◆ STATED TASK
Write the material out again, line by line, exactly as it is.
----------------------------------------
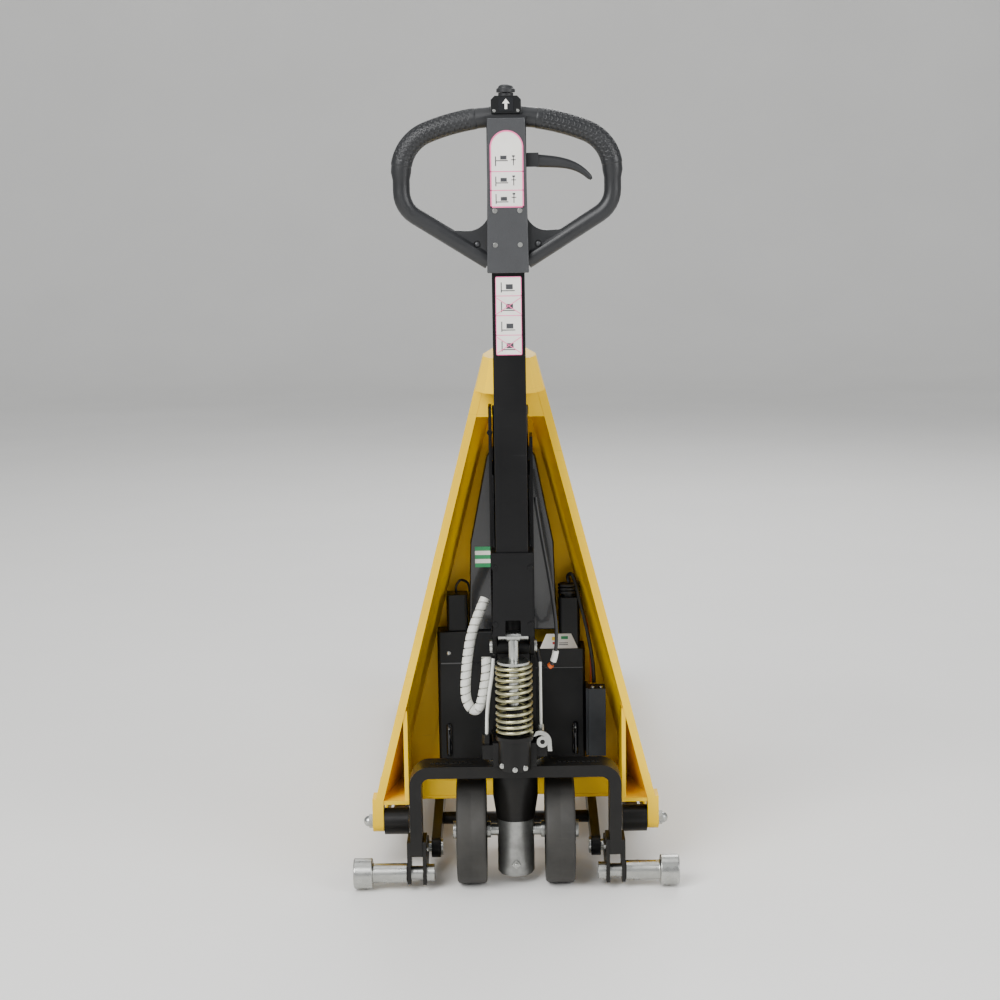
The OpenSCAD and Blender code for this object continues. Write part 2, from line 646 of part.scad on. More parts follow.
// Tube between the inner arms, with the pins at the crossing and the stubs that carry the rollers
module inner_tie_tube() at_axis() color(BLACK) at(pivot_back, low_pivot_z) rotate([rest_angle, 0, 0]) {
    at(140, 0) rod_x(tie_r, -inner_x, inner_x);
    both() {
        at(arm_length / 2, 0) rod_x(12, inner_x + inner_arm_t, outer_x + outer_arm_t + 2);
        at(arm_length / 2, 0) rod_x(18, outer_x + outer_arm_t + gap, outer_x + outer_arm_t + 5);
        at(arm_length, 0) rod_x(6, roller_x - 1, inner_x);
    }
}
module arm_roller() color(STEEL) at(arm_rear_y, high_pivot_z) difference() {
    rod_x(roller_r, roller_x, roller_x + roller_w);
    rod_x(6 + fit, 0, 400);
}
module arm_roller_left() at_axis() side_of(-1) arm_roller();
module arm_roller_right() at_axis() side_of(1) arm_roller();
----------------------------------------
◆ ANSWER FOR THIS EXERCISE
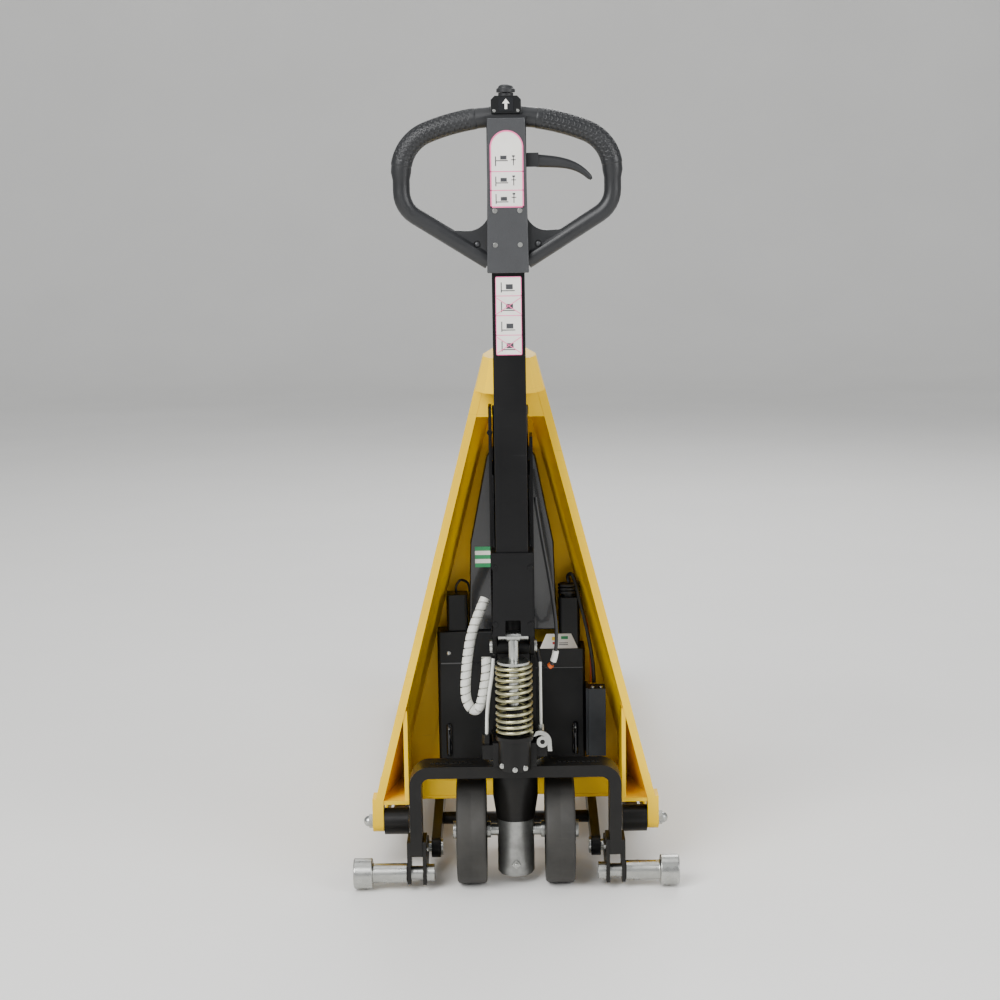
The OpenSCAD and Blender code for this object continues. Write part 2, from line 646 of part.scad on. More parts follow.
// Tube between the inner arms, with the pins at the crossing and the stubs that carry the rollers
module inner_tie_tube() at_axis() color(BLACK) at(pivot_back, low_pivot_z) rotate([rest_angle, 0, 0]) {
    at(140, 0) rod_x(tie_r, -inner_x, inner_x);
    both() {
        at(arm_length / 2, 0) rod_x(12, inner_x + inner_arm_t, outer_x + outer_arm_t + 2);
        at(arm_length / 2, 0) rod_x(18, outer_x + outer_arm_t + gap, outer_x + outer_arm_t + 5);
        at(arm_length, 0) rod_x(6, roller_x - 1, inner_x);
    }
}
module arm_roller() color(STEEL) at(arm_rear_y, high_pivot_z) difference() {
    rod_x(roller_r, roller_x, roller_x + roller_w);
    rod_x(6 + fit, 0, 400);
}
module arm_roller_left() at_axis() side_of(-1) arm_roller();
module arm_roller_right() at_axis() side_of(1) arm_roller();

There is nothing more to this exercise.